Characters occasionally mention that their government is a “democracy.” But what kind of democracy can this be? What notion of democracy have these people been persuaded to believe in? These questions are never explored.
Near the end of the novel, Dorrit’s psychologist asks her about the meaning of life. Dorrit replies that other people own her life. When asked who these other people are, she replies:
“We don’t really know. The state or industry or capitalism. Or the mass media. Or all four. Or are industry and capitalism the same thing? . . . And life is capital. A capital that has to be divided fairly among the people in a way that promotes reproduction and growth, welfare and democracy. I am only a steward, taking care of my vital organs.” [Emphasis added]

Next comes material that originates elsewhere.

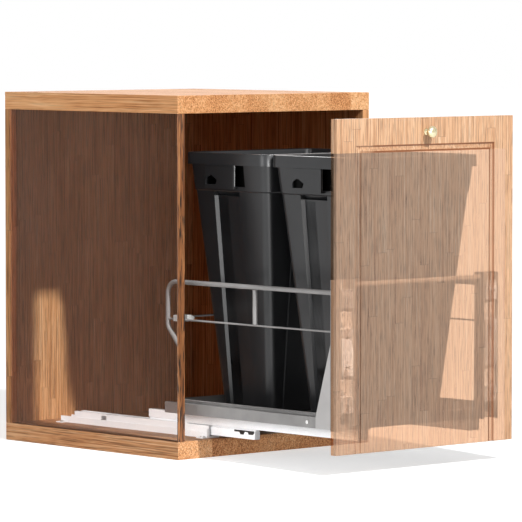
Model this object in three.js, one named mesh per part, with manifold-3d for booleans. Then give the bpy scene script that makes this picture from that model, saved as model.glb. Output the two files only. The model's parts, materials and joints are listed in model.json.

The author seems to be saying that the citizens of this regime believe ownership of one’s body by the state is democratic. It would have been interesting to know what social influences molded popular consciousness into accepting such a repellent notion. Nor is there a serious analysis of the “negative” thoughts and feelings that occasionally assail the occupants of the Unit. The characters seem to be ashamed of their feelings of anger and panic, yet the latter express honest human responses to an intolerable situation.
The story of The Unit appears to be a personal response to social wrongs on the part of the author. It comes as no surprise to discover that Holmqvist was born in 1958 and therefore falls into the exact age group and profession of her main character. The personal aspect of the choice of subject is also what helps limit it as a broader commentary.
The characters in the story of The Unit are all people like Holmqvist: creative, middle-class, middle-aged people. One of the primary unanswered questions in the book is what happens to childless people who are not from this social layer. Have they also been assigned to luxurious units?
There is a distinct navel-gazing quality to Holmqvist’s ruminations that is a hallmark of much recent fiction. Only the impact of events on the main character is considered, and this narrowness of vision results in little light being shed on society as a whole. Moreover, it has a (perhaps unintentionally) selfish aspect.
With all of its limitations, The Unit is interesting and worth reading if only for the questions it raises in the minds of readers as to the likelihood of such an authoritarian society emerging in the Western industrial countries, whether based upon age or any other social criterion. Holmqvist writes with a melancholy and nostalgia common to many novels coming out of Scandinavia, including the writing of Swedish author Henning Mankell, both in his Wallander detective novels and his other recent works, such as Depths (2006).
There is a disillusionment in these writers that goes beyond the stereotype of depressive Swedes and “melancholy Danes,” and no doubt has something to do with the collapse of the national-reformist, “Third Way” welfare state in the present global economic turmoil.
Holmqvist’s characters, for all their seeming sensitivity and compassion, seem detached and floating in a kind of anomie, where dreams and a longing for a better past are all that sustain them. Nonetheless, there are passages in the book—particularly a description of an art exhibit and its effect on the main character—that are beautifully realized, wherein we are made aware that there is humanity here, after all, waiting to get out.
On the other hand, “People who read books,” as the librarian of The Unit explains to Dorrit, “tend to be dispensable. Extremely.”